Within families, clear roles usually help. If the Rooster handles logistics and the Dog handles emotional loyalty, each can contribute without stepping on the other's sensitive areas. The friendship or family bond tends to stay healthier when both avoid scorekeeping. Rooster may need to ask whether a correction is necessary, and Dog may need to check whether a worry is based on facts or on accumulated tension from earlier disappointments.
Business, money, and working together
At work, Dog and Rooster can be competent together, but this is rarely a low-maintenance pairing. The Dog often contributes loyalty, fairness, and principled defense of teammates or clients. The Rooster often contributes precision, direct communication, and a strong work ethic that keeps standards visible.
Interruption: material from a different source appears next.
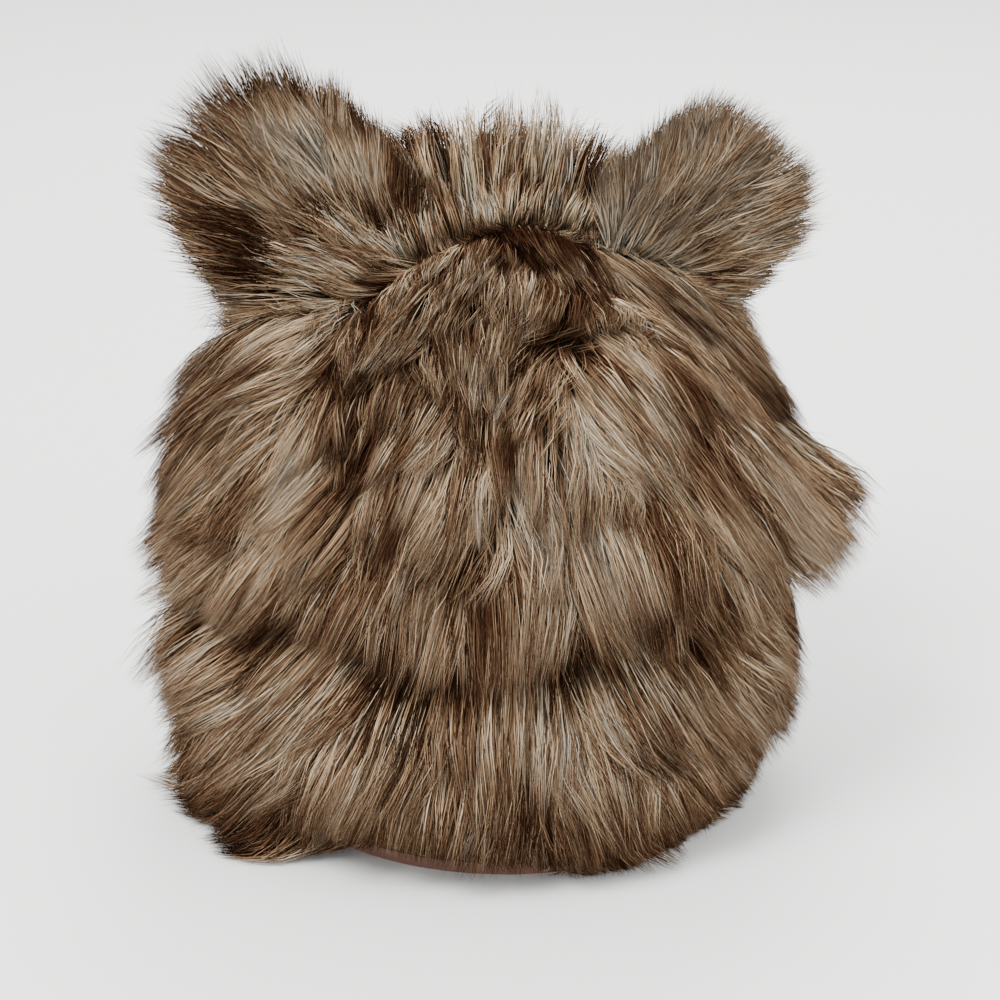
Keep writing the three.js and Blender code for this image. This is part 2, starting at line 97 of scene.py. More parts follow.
def colour(code):
    """A hex colour as linear red, green, blue and alpha."""
    parts = [int(code[i : i + 2], 16) / 255 for i in (1, 3, 5)]
    return [p / 12.92 if p <= 0.04045 else ((p + 0.055) / 1.055) ** 2.4 for p in parts] + [1.0]


def node(tree, kind, links=(), **settings):
    """Adds a node, sets its properties or sockets, and links its inputs."""
    made = tree.nodes.new(kind)
    for name, value in settings.items():
        if name.startswith("socket_"):
            made.inputs[name[7:].replace("_", " ")].default_value = value
        else:
            setattr(made, name, value)
    for name, source in dict(links).items():
        tree.links.new(source, made.inputs[name])
    return made


def blank_material(name):
    made = bpy.data.materials.new(name)
    made.use_nodes = True
    made.node_tree.nodes.clear()
    return made, made.node_tree


def ramp(tree, factor, stops):
    made = node(tree, "ShaderNodeValToRGB", {"Fac": factor})
    elements = made.color_ramp.elements
    while len(elements) < len(stops):
        elements.new(0.5)
    for element, (at, code) in zip(elements, stops):
        element.position, element.color = at, colour(code)
    return made.outputs["Color"]


def cut_behind(bm, place, facing, within):
    """Takes away what lies behind a plane."""
    geom = bm.verts[:] + bm.edges[:] + bm.faces[:]
    bmesh.ops.bisect_plane(bm, geom=geom, dist=within, plane_co=place, plane_no=facing, clear_inner=True)


def shell_from_sphere(bm, around, rows, out, low, high=1.0):
    """A dome of the head's form: a unit sphere's upper half, laid over the head at a distance."""
    bmesh.ops.create_uvsphere(bm, u_segments=around, v_segments=rows * 2, radius=1)
    cut_behind(bm, (0, 0, 0), (0, 0, 1), 1e-5)
    spots = np.array([v.co for v in bm.verts])
    angle = np.arctan2(spots[:, 1], spots[:, 0])
    up = np.arcsin(np.clip(spots[:, 2], 0, 1)) / (math.pi / 2)
    rise = low + (high - low) * up
    for v, place in zip(bm.verts, wall(angle, rise, out(angle, rise))):
        v.co = place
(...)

On paper, those qualities can look highly compatible.
The challenge lies in how they manage errors, accountability, and pace. Rooster tends to point out what is wrong quickly and specifically. That can improve quality, yet it may also activate the Dog's vigilance, especially if the criticism feels public, overly sharp, or lacking fairness. Dog, in turn, may question whether Rooster is being constructive or simply proud of being right. Once suspicion enters the workflow, the classical six-harm pattern often shows up as friction that grows through repeated small interactions rather than one major dispute.
For money matters, this pair usually benefits from transparency and defined authority. Rooster often prefers measurable standards, itemized budgets, and visible efficiency. Dog often wants ethical use of resources and reassurance that decisions are fair to everyone involved. They tend to work better when agreements are documented and feedback channels are formalized. A private review process, shared checklists, and clearly assigned responsibilities can lower unnecessary tension.
This pairing often performs best in roles where Rooster audits detail and Dog guards trust, ethics, or stakeholder relationships. Problems tend to rise when either person tries to manage the other's style instead of their actual task. Respect for function matters more than personal chemistry here.